**EXERCISE BRIEF:**
Reproduce the top of the data verbatim, through and including the line that contains "a press clasp.".
::: DATASET CONTENT :::
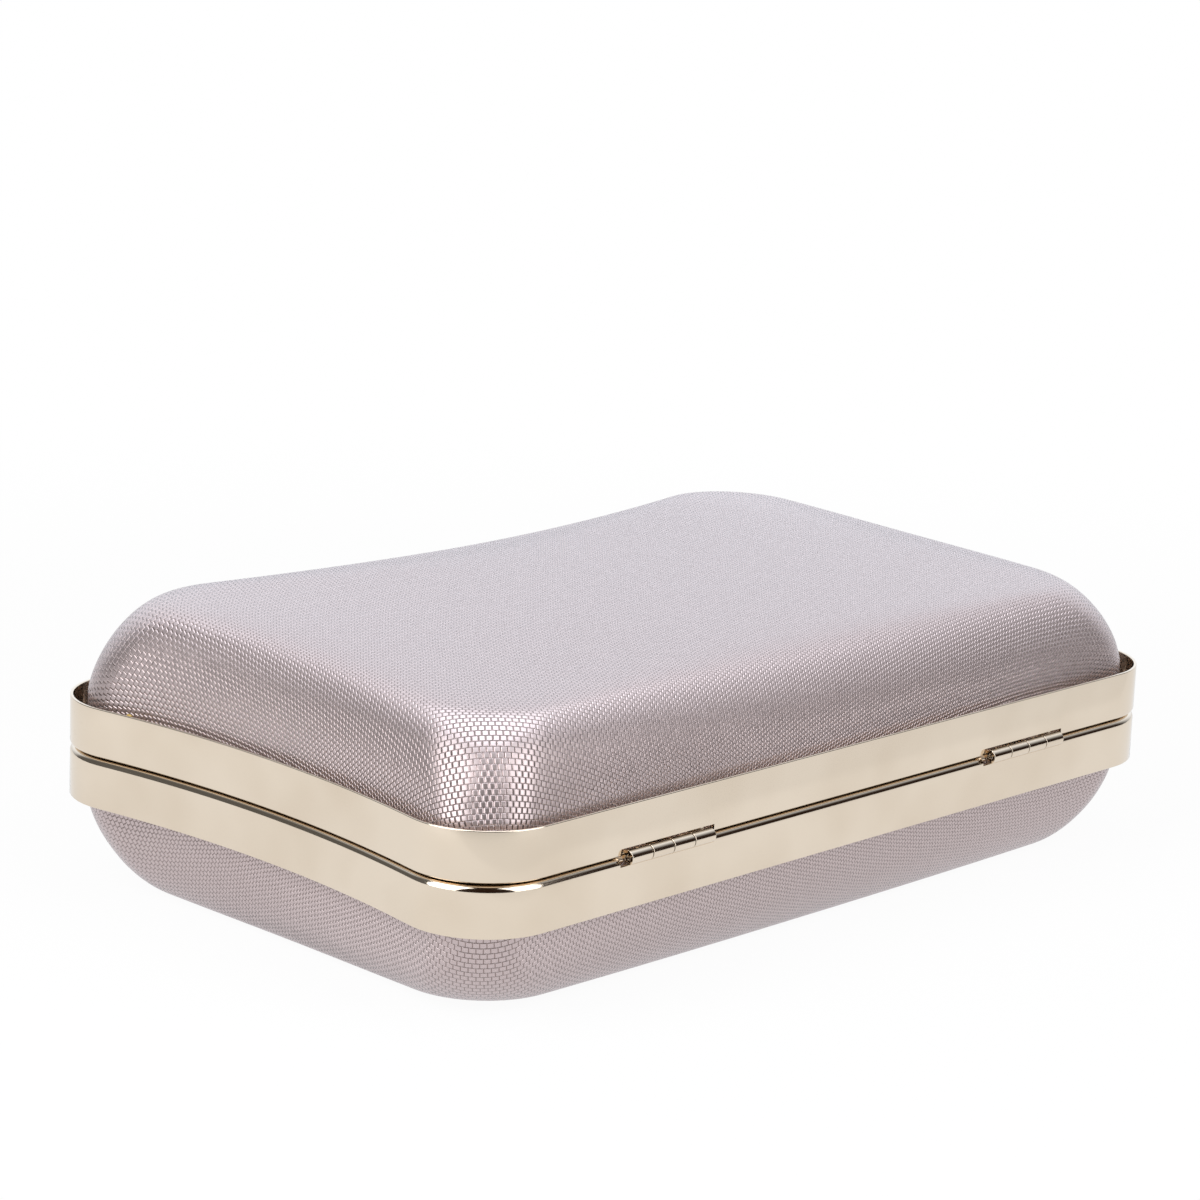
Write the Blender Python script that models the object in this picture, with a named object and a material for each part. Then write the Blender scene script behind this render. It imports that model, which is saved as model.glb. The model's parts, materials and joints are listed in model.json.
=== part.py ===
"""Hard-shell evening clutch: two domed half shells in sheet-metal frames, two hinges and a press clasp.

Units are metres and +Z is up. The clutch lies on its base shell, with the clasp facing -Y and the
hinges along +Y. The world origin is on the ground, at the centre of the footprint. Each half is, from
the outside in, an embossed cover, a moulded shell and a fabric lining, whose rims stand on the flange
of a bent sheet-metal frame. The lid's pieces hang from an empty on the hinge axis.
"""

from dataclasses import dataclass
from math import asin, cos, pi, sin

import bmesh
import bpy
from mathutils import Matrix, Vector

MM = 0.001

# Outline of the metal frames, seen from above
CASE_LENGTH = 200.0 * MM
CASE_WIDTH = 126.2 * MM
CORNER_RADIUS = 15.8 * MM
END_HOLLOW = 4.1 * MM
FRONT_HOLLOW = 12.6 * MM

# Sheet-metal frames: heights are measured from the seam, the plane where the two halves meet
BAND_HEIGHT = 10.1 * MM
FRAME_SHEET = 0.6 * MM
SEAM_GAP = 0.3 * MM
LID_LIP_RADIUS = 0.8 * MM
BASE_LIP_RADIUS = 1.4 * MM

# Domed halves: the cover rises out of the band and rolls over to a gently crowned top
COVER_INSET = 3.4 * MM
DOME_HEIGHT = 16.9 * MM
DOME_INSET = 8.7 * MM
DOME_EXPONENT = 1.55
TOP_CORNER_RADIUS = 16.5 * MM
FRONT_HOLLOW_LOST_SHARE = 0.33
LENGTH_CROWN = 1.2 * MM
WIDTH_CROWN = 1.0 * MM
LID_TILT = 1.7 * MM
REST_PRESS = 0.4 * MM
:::
**RESULT OF THE TASK:**
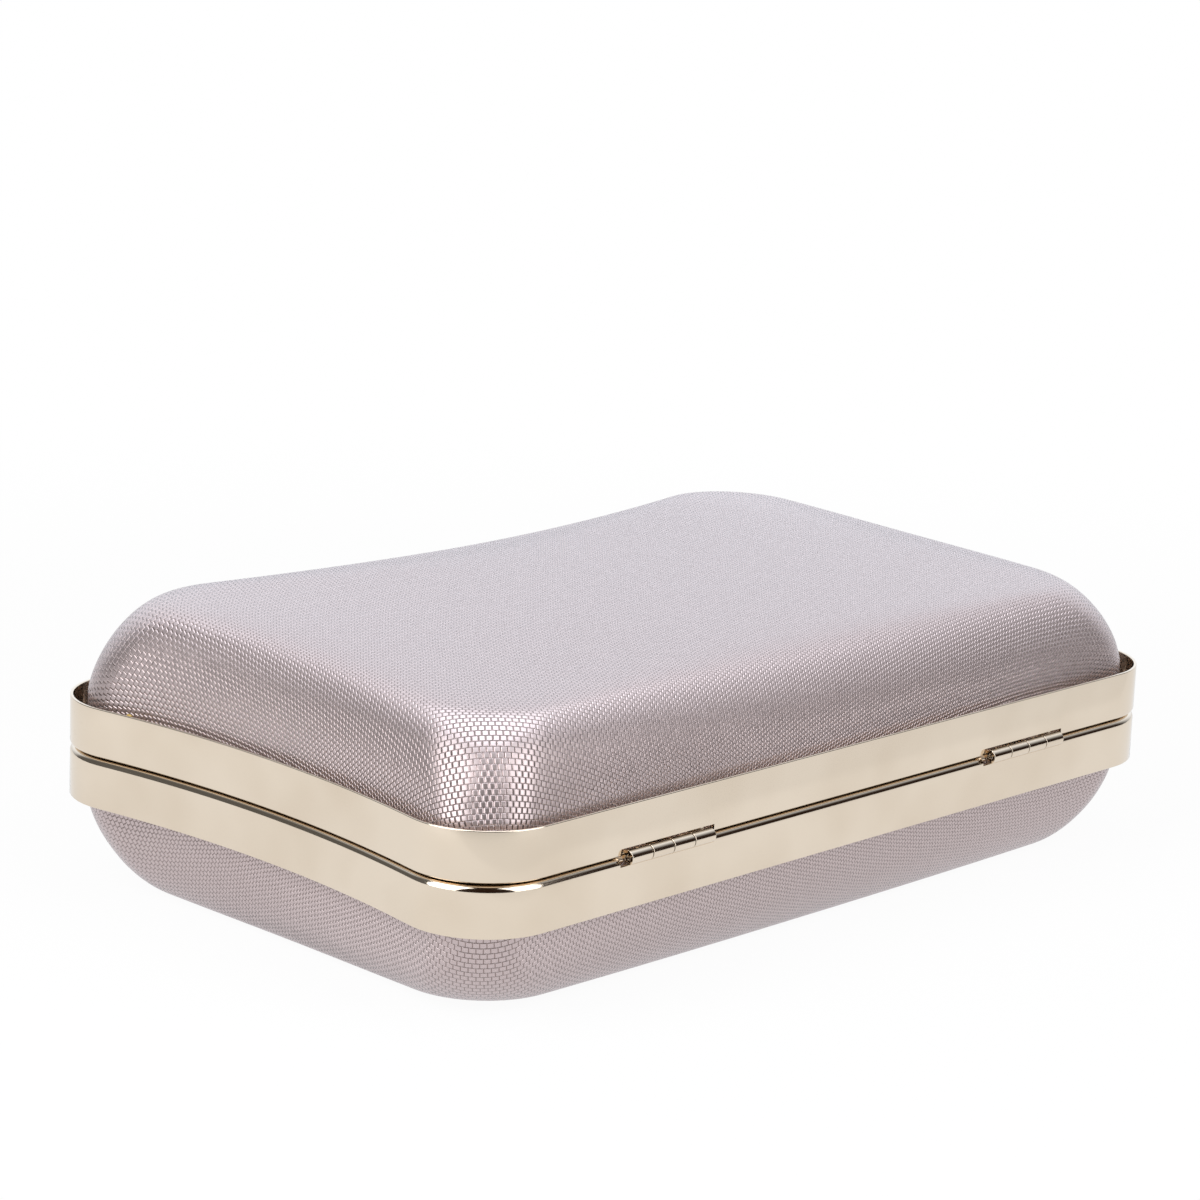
Write the Blender Python script that models the object in this picture, with a named object and a material for each part. Then write the Blender scene script behind this render. It imports that model, which is saved as model.glb. The model's parts, materials and joints are listed in model.json.
=== part.py ===
"""Hard-shell evening clutch: two domed half shells in sheet-metal frames, two hinges and a press clasp.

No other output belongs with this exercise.